One of the EYC Council’s most important tasks is to promote the European dimension in education. Since education in Europe remains above all a national competence, the council is principally concerned with areas where a European approach can be of added value.
Within this context, the work programme for 2010 for education and training systems is a significant initiative which seeks to increase the contribution of European education systems to the Lisbon Strategy’s main objective of turning Europe into the most competitive and most dynamic knowledge-based economy in the world.
By adopting this work programme, the Barcelona European Council (2002) decided that the "open coordination method" would apply definitively to education in Europe.
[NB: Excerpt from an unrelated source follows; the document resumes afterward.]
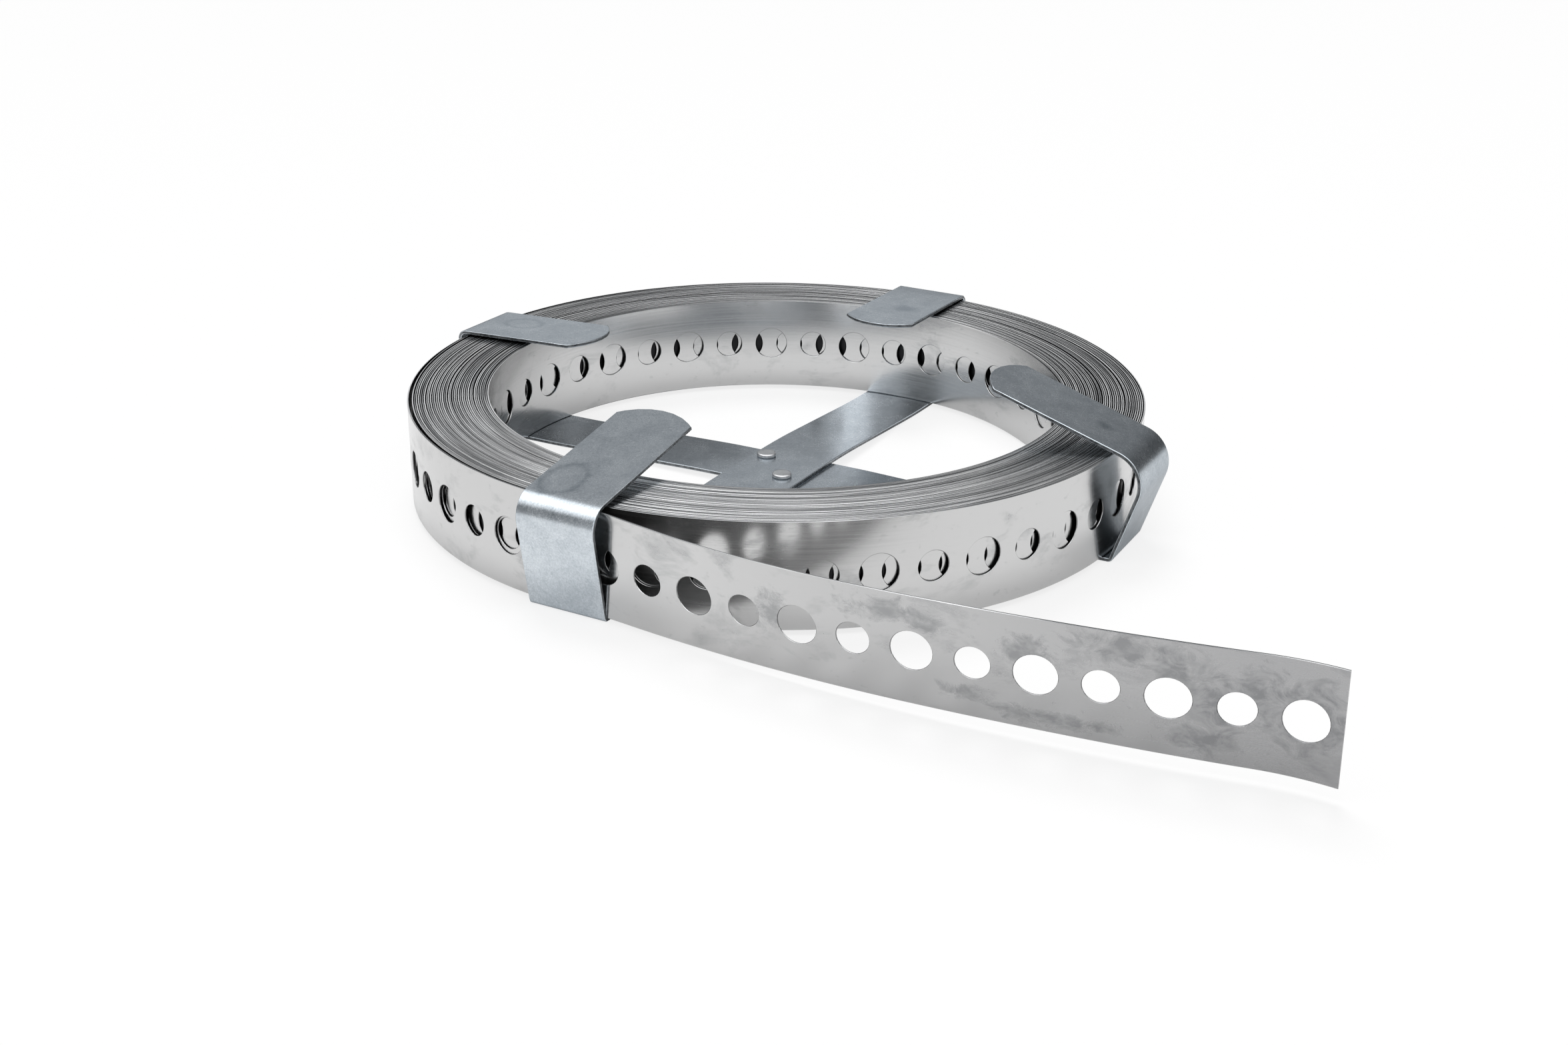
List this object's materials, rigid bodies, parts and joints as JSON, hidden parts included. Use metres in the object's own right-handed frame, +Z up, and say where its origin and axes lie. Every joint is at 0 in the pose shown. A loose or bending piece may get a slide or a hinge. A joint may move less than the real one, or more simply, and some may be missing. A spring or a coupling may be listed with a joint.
{
  "type": "perforated steel strap",
  "caption": "Coil of flat steel strap with a row of round holes, large and small in turn, its free end led out, held by a riveted cross of two bars bent over the coil.",
  "frame": {"origin": "on the floor, under the middle of the coil, where the coil's axis meets the plane of the cross bars' feet", "axes": "+Z up along the coil's axis, +X towards the side where the strap's free end leads off, -Y towards the free end's outer face"},
  "size_m": [0.1943, 0.2519, 0.0399],
  "materials": {
    "strap": "bright rolled stainless steel strip, lightly smudged",
    "cross_bars": "zinc-plated steel strip with a fine dull spangle",
    "rivets": "zinc-plated steel"
  },
  "bodies": {
    "root": {"perforated_strap": "strap", "upper_cross_bar": "cross_bars", "lower_cross_bar": "cross_bars", "cross_rivet_1": "rivets", "cross_rivet_2": "rivets"}
  },
  "joints": []
}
The three basic principles for teaching and training systems in the EU are:
1) improved quality and efficiency;
2) easy universal access;
3) opening up to the world.
In 2003, the European ministers for education quantified these objectives by specifying five reference points for comparison, which primarily involve increasing the number of graduates in the exact sciences and technology, reducing premature school drop-out rates and promoting lifelong learning.
The Union has also launched a series of incentive programmes with the aim of increasing the European added value of European cooperation in education. These programmes focus on student mobility, cooperation between teaching institutions, information exchange, the updating of exchange programmes for pupils, students and teaching staff, and the development of distance learning.
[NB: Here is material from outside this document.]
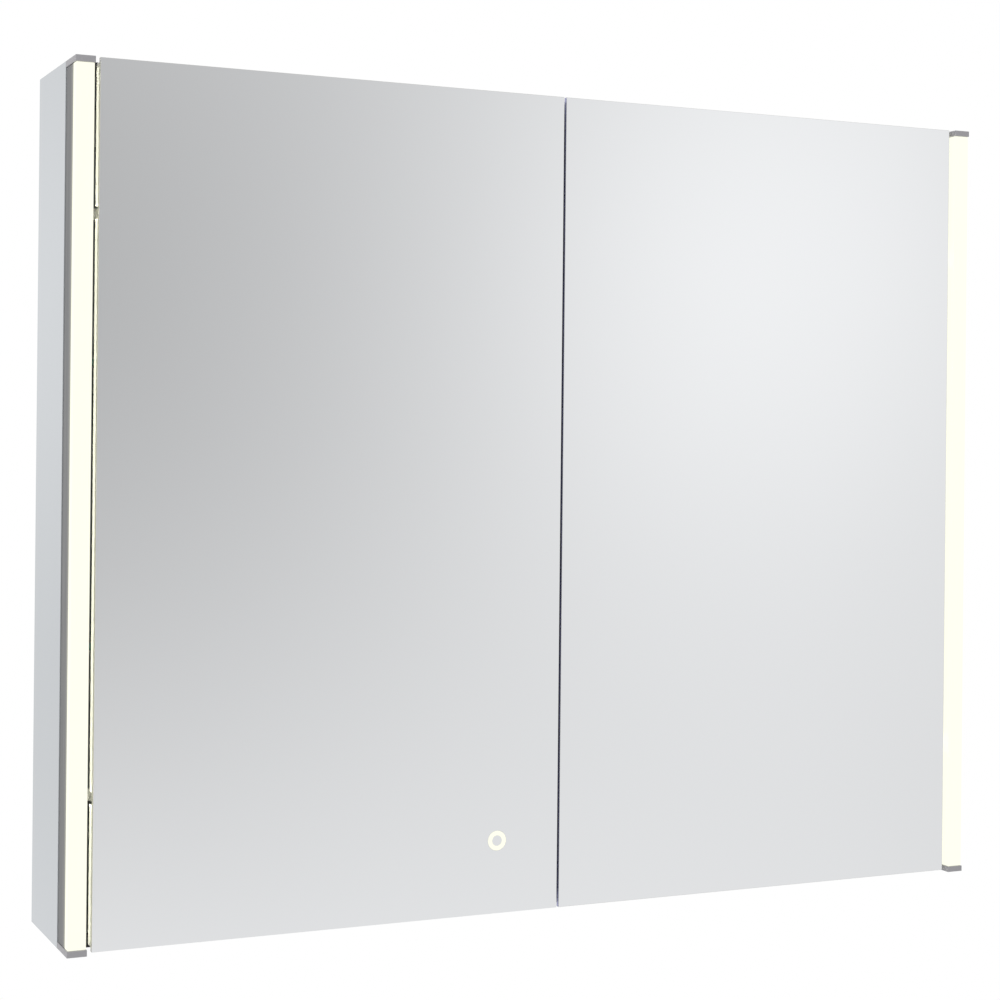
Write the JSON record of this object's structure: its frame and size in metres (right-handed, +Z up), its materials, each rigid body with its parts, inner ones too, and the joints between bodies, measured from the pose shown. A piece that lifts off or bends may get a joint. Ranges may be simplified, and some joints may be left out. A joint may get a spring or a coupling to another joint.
{
  "type": "mirror cabinet",
  "caption": "Wall-hung bathroom cabinet with hinged mirror doors, vertical light bars at the front corners, a touch ring and glass shelves.",
  "frame": {"origin": "middle of the back face, which lies on the wall", "axes": "+X to the viewer's right, +Y into the wall, +Z up"},
  "size_m": [0.85, 0.13, 0.7],
  "materials": {
    "mirror": "polished silvered glass",
    "side_mirror": "polished silvered glass, pale",
    "dark_aluminium": "fine brushed, dark grey anodised",
    "satin_aluminium": "satin anodised",
    "cap": "moulded, satin grey",
    "opal": "frosted, lit from inside",
    "board": "white circuit board",
    "panel": "moisture-resistant board, satin silver facing",
    "shelf_glass": "clear, polished edges",
    "zinc": "bright zinc plated",
    "white_plastic": "moulded, fine grain",
    "rubber": "matt black"
  },
  "bodies": {
    "cabinet": {"left_side_panel": "panel", "left_side_mirror": "side_mirror", "left_hanger": "zinc", "left_light_profile": "dark_aluminium", "left_diffuser": "opal", "left_led_strip": "board", "left_top_cap": "cap", "left_bottom_cap": "cap", "left_upper_hinge_arm": "zinc", "left_lower_hinge_arm": "zinc", "right_side_panel": "panel", "right_side_mirror": "side_mirror", "right_hanger": "zinc", "right_light_profile": "dark_aluminium", "right_diffuser": "opal", "right_led_strip": "board", "right_top_cap": "cap", "right_bottom_cap": "cap", "right_upper_hinge_arm": "zinc", "right_lower_hinge_arm": "zinc", "top_panel": "panel", "bottom_panel": "panel", "back_panel": "panel", "cable_grommet": "rubber", "led_driver": "white_plastic", "magnetic_catch": "white_plastic", "upper_shelf": "shelf_glass", "upper_shelf_pin_left_front": "zinc", "upper_shelf_pin_left_rear": "zinc", "upper_shelf_pin_right_front": "zinc", "upper_shelf_pin_right_rear": "zinc", "lower_shelf": "shelf_glass", "lower_shelf_pin_left_front": "zinc", "lower_shelf_pin_left_rear": "zinc", "lower_shelf_pin_right_front": "zinc", "lower_shelf_pin_right_rear": "zinc"},
    "left_door": {"left_door_mirror": "mirror", "left_door_inner_mirror": "mirror", "left_door_top_rail": "satin_aluminium", "left_door_bottom_rail": "satin_aluminium", "left_door_hinge_stile": "satin_aluminium", "left_door_seam_stile": "satin_aluminium", "left_strike_plate": "zinc", "left_upper_hinge_block": "zinc", "left_upper_hinge_pin": "zinc", "left_lower_hinge_block": "zinc", "left_lower_hinge_pin": "zinc", "touch_ring": "opal", "touch_sensor": "board"},
    "right_door": {"right_door_mirror": "mirror", "right_door_inner_mirror": "mirror", "right_door_top_rail": "satin_aluminium", "right_door_bottom_rail": "satin_aluminium", "right_door_hinge_stile": "satin_aluminium", "right_door_seam_stile": "satin_aluminium", "right_strike_plate": "zinc", "right_upper_hinge_block": "zinc", "right_upper_hinge_pin": "zinc", "right_lower_hinge_block": "zinc", "right_lower_hinge_pin": "zinc"}
  },
  "joints": [
    {"name": "left_door_swing", "type": "hinge", "parent": "cabinet", "child": "left_door", "pos_m": [-0.3983, -0.1189, 0], "axis": [0, 0, -1], "range_deg": [0, 100]},
    {"name": "right_door_swing", "type": "hinge", "parent": "cabinet", "child": "right_door", "pos_m": [0.3983, -0.1189, 0], "axis": [0, 0, 1], "range_deg": [0, 100]}
  ]
}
The higher education programme is called Socrates, and the vocational training programme is called Leonardo da Vinci. For the period 2000-2006, the budget allocated to these two teaching initiatives will exceed EUR 3.5 billion. In addition, reference should be made to the Tempus programme, which involves cooperation with third countries (outside the European Economic Area) and focuses on the development of higher education systems, particularly in the new Member States.
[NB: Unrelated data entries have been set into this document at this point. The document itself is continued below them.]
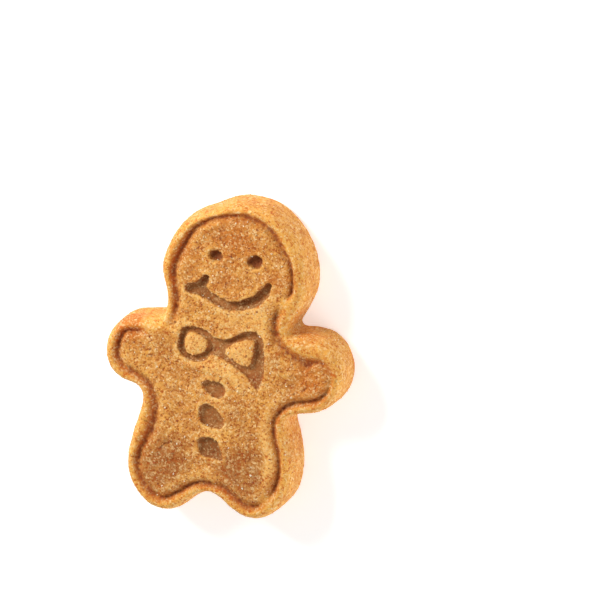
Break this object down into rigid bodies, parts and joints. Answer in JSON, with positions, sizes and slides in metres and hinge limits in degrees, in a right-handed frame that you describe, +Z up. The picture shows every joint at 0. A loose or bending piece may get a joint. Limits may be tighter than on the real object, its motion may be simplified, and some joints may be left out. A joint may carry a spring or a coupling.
{
  "type": "gingerbread man biscuit",
  "caption": "Small moulded gingerbread figure with a rounded rim, a pressed groove, a smiling face, a bow tie and buttons.",
  "frame": {"origin": "middle of the footprint, on the flat underside that the biscuit rests on", "axes": "+Z up out of the pressed face, +Y towards the head, +X to the viewer's right when the face is seen upright"},
  "size_m": [0.0432, 0.0574, 0.0095],
  "materials": {
    "baked_dough": "matte"
  },
  "bodies": {
    "root": {"gingerbread_man": "baked_dough"}
  },
  "joints": []
}
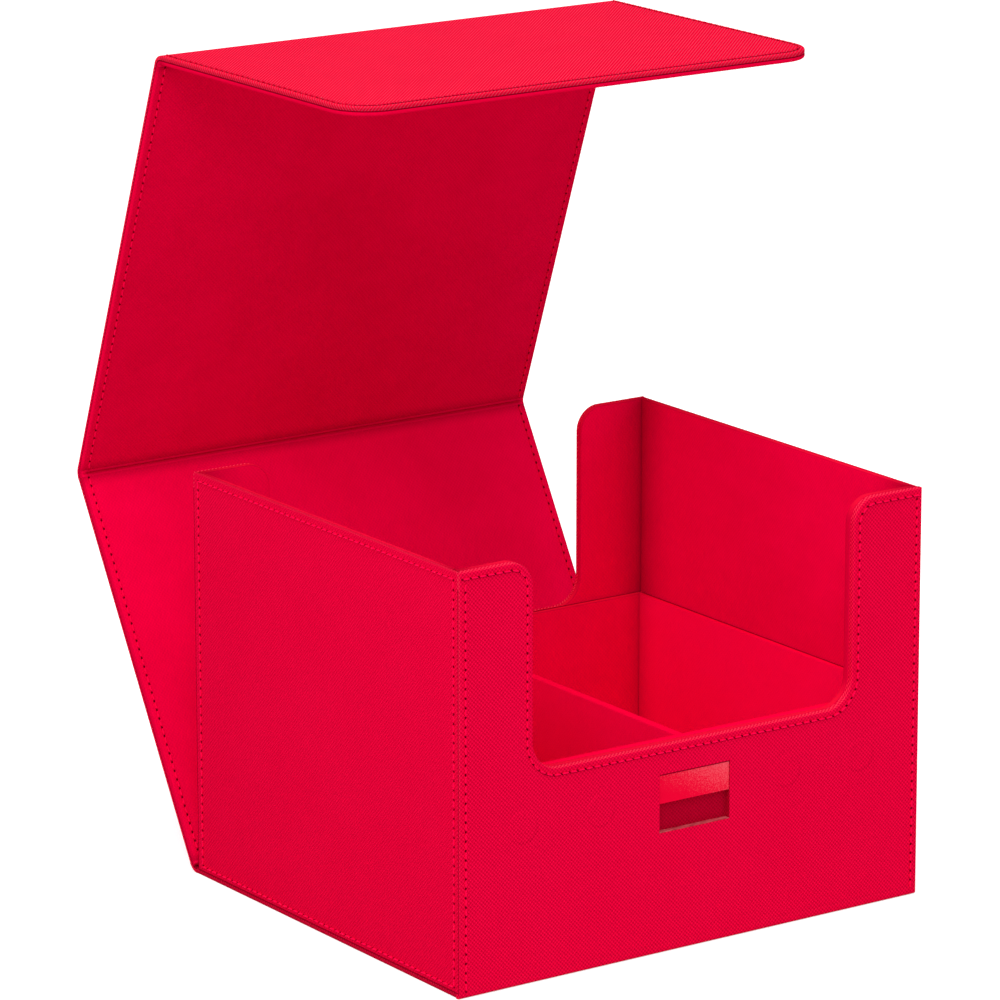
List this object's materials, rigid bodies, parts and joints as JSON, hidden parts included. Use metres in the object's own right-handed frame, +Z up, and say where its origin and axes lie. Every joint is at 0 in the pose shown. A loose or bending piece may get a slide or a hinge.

The Erasmus Mundus programme, which was adopted in 2003, seeks to reinforce international links in higher education by offering students from all over the world the possibility of participating in the masters programmes of selected European universities, and by encouraging the mobility of European students.
A new action programme is currently being formulated for the period after 2007. This will integrate all the abovementioned initiatives, including a Tempus programme aimed at third countries, in a single global lifelong learning programme.
In 1988, the European Union launched the Youth for Europe programme to support exchanges among young people. Several years later in 1996, the Commission unveiled the European Voluntary Service (EVS) Community action programme. These two initiatives have been included in the youth programme covering the period 2000-2006, which also seeks to establish a dialogue among Member States leading to the development of a genuine policy for young people.
After widespread consultation at both national and European level, the White Paper "A New Impetus for European Youth" was published in 2001. In an enlarged Europe with 75 million young people between the ages of 15 to 25, the White Paper is a reaction against the disinterest of many young people for traditional forms of participation in public life, and calls for their increased involvement. Active citizenship is possible only within an institutional framework capable of meeting the needs of young people and responding to their expectations by providing them with the means to express their ideas and become more involved.
In order to help Member States and regions to better implement actions in favour of European youth, the White Paper suggests a new framework for European cooperation involving two major aspects:
a) application of the open coordination method in the more specific area of youth and
b) improved consideration of the youth dimension in formulating other policies.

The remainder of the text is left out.